Provided data
***

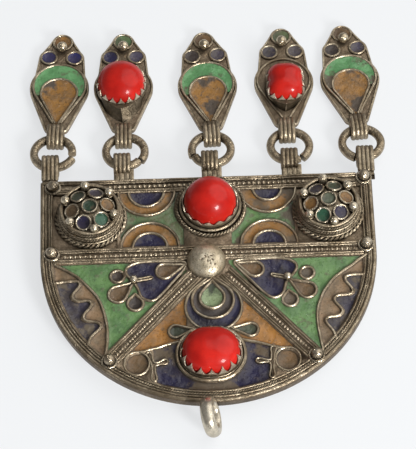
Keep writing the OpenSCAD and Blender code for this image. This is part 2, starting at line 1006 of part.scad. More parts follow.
plate();
back_pin();
jump_ring(RINGS[0]);  // jump_ring_1
jump_ring(RINGS[1]);  // jump_ring_2
jump_ring(RINGS[2]);  // jump_ring_3
jump_ring(RINGS[3]);  // jump_ring_4
jump_ring(RINGS[4]);  // jump_ring_5
drop(DROPS[0], DROP_STONE_2);  // drop_1
drop(DROPS[1], DROP_STONE_2);  // drop_2
drop(DROPS[2], DROP_STONE_2);  // drop_3
drop(DROPS[3], DROP_STONE_4);  // drop_4
drop(DROPS[4], DROP_STONE_2);  // drop_5
coral_upper();
coral_lower();
drop_coral(DROPS[1], DROP_STONE_2);  // coral_drop_2
drop_coral(DROPS[3], DROP_STONE_4);  // coral_drop_4
enamel("orange_moons_left", ORANGE);  // orange_moons_left
enamel("orange_moons_right", ORANGE);  // orange_moons_right
enamel("blue_moons_left", BLUE);  // blue_moons_left
enamel("blue_moons_right", BLUE);  // blue_moons_right
enamel("green_upper_left", GREEN);  // green_upper_left
enamel("green_upper_right", GREEN);  // green_upper_right
enamel("green_flower_left", GREEN);  // green_flower_left
enamel("green_flower_right", GREEN);  // green_flower_right
enamel("blue_flower_left", BLUE);  // blue_flower_left
enamel("blue_flower_right", BLUE);  // blue_flower_right
enamel("brown_petal_left", BROWN);  // brown_petal_left
enamel("brown_petal_right", BROWN);  // brown_petal_right
enamel("orange_tear_left", ORANGE);  // orange_tear_left
enamel("orange_tear_right", ORANGE);  // orange_tear_right
enamel("dark_loops_left", BROWN);  // dark_loops_left
enamel("dark_loops_right", BROWN);  // dark_loops_right
enamel("blue_lens_left", BLUE);  // blue_lens_left
enamel("blue_lens_right", BLUE);  // blue_lens_right
enamel("orange_lens_left", ORANGE);  // orange_lens_left
enamel("orange_lens_right", ORANGE);  // orange_lens_right
enamel("nest_green", GREEN);  // nest_green
enamel("nest_brown", BROWN);  // nest_brown
enamel("nest_blue", BLUE);  // nest_blue
enamel("orange_lower_left", ORANGE);  // orange_lower_left
enamel("orange_lower_right", ORANGE);  // orange_lower_right
enamel("green_petal_left", GREEN);  // green_petal_left
enamel("green_petal_right", GREEN);  // green_petal_right
enamel("blue_lower", BLUE);  // blue_lower
enamel("brown_loop_left", BROWN);  // brown_loop_left
enamel("brown_loop_right", BROWN);  // brown_loop_right
color(GREEN) dome_cells(DOME_L);  // dome_cells_left
color(GREEN) dome_cells(DOME_R);  // dome_cells_right
color(ORANGE) head_cells(DROPS[0]);  // head_cells_1
color(GREEN) head_cells(DROPS[1]);  // head_cells_2
color(BROWN) head_cells(DROPS[2]);  // head_cells_3
color(GREEN) head_cells(DROPS[3]);  // head_cells_4
color(BROWN) head_cells(DROPS[4]);  // head_cells_5
crescent(DROPS[0]);  // crescent_1
crescent(DROPS[2]);  // crescent_3
crescent(DROPS[4]);  // crescent_5
tear(DROPS[0]);  // tear_1
tear(DROPS[2]);  // tear_3
tear(DROPS[4]);  // tear_5
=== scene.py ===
"""Berber fibula brooch of aged silver, cell enamel and coral.

Sizes are in millimetres, and finished pieces are turned to metres.
"""

import math

import bmesh
import bpy
import numpy as np
from mathutils import Matrix, Vector, geometry, noise


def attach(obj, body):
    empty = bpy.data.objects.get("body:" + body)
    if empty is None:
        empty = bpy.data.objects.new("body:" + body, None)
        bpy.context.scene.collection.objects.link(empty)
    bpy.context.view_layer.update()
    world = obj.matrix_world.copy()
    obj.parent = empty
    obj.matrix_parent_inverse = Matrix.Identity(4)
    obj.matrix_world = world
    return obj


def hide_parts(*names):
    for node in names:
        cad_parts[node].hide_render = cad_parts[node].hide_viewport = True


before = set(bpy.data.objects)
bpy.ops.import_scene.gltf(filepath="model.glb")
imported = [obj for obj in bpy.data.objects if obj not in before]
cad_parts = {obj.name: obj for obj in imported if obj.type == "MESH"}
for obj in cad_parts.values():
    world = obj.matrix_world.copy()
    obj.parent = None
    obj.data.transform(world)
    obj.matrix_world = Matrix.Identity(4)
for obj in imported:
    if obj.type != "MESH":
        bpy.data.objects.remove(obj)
# Without a seed, noise_vector would differ from run to run
noise.seed_set(11)
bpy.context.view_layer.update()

MM = 0.001
PER_METRE = 1000.0
# The plate's own coordinates have X = 0 in its middle and Y = 0 where its straight sides end
SHIFT = np.array([0.425, 7.16, 0.0])
# Plate: half its width, its straight edge, the top of its walls and the ground between them
HALF, TOP_Y, Z_TOP, Z_FIELD = 30.0, 16.0, 3.65, 3.3
DOME_H = 4.1
CORAL_R, BEZEL_H = 4.7, 2.2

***

Written instruction
Note how many lines in the material hold the word "update", and give that number with nothing added.

Answer
2